Antalya ve Isparta sınırlarında Kasımlar Barajı ve HES projesi (İbişler Regülatörü, Kasımlar Barajı ve Kasımlar HES, Kasımlar Regülatörü ve Değirmenözü HES) için geçen temmuz ayında 'Çevresel Etki Değerlendirme Olumlu' kararı verilen Yukarı Köprüçay havzasındaki 4 köy ve 2 beldenin vatandaşları, Çevre ve Şehircilik Bakanlığı aleyhine, kararın iptali için Isparta İdare Mahkemesi'ne dava açtı.
DAVACILAR VE MÜDAHİL OLANLAR
Sultan Kart, Abdullah Bülbül, Ahmet Demir, Hayrettin Silcan, Mahmut Demir, Ahmet Ali Silcan, Mehmet Ali Öcal, Mustafa Silcan, Ergin Öztürk, Memiş Çelik, Ahmet Genen, Ahmet Kart, Hüseyin Durna, Mustafa Demir, Mustafa Durna, Nuh Teke, Mustafa Önder, İsa Silcan, kararın iptali için dava açan isimler oldu.

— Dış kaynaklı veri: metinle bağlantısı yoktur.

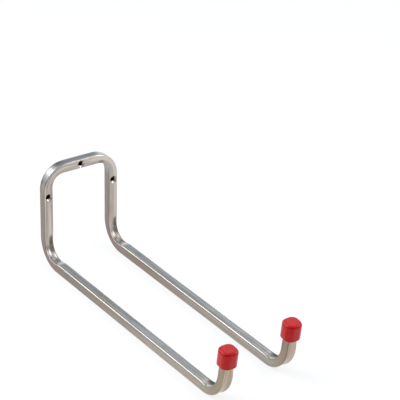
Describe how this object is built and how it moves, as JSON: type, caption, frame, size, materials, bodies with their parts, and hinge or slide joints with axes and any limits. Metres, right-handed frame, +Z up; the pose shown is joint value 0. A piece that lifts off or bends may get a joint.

Köy tüzel kişilikleri adına davaya müdahil olmak için Isparta'nın Sütçüler ilçesine bağlı Kesme Beldesi Belediye Başkanı Mehmet Kanatsız ve Kasımlar Beldesi Belediye Başkanı Yusuf Karataş, Çukurca Köyü Muhtarı Hasan Şahin, Darıbükü Köyü Muhtarı Mehmet Avcu, İbişler köyü Muhtarı Hüseyin Uysal ve Manavgat ilçesine bağlı Yeşilbağ köyü Muhtarı Ahmet Hamdi Uçar, mahkemeye birer dilekçe sundu.
'EKONOMİYİ CANLANDIRIR, İŞSİZLİĞİ ÖNLER'
2 belediye başkanı ve 4 köy muhtarı başvurularında, Çevre ve Şehircilik Bakanlığı ile baraj ve HES projesinin yapımı yönünde olumlu görüş bildirdi. Dilekçelerde bölge arazisinin taşlık olduğu ve tarımsal faaliyet yapılamadığı, tarım ve hayvancılığın bitme noktasına geldiği, bölgenin ekonomisini canlandıracağı, işsizliği önleyeceği gibi ifadelere yer verildi.
KÖYLÜLER TEPKİLİ
Belediye başkanları ve muhtarların bakanlık ve şirketten yana davaya taraf olmaları, Yukarı Köprüçay Koruma Platformu üyesi köylüler tarafından tepkiyle karşılandı. 2 belediye başkanı ve 4 muhtarın tavrını 'denize düşen yılana sarılır' diye eleştiren platform üyesi köylüler adına şu açıklamada bulunuldu:
"Yaşam alanlarımız son 20 yıldır bilinçli olarak insansızlaştırılıyor. Üretimden koparılan kırsal nüfus, yaşadığı coğrafyanın olanaklarıyla geçimini sürdüremez hale getirildi. Vadilerinde kısıtlı olanaklarla yaşamını sürdüren insanımızın elinden son lokması da alınmış, yıkım projelerinden medet umar hale getirilmiştir. Bu yaşananlar bizlere Anadolu'nun kadim tarihinden süzülüp gelen 'celladına aşık olmak' deyimini anımsatmaktadır."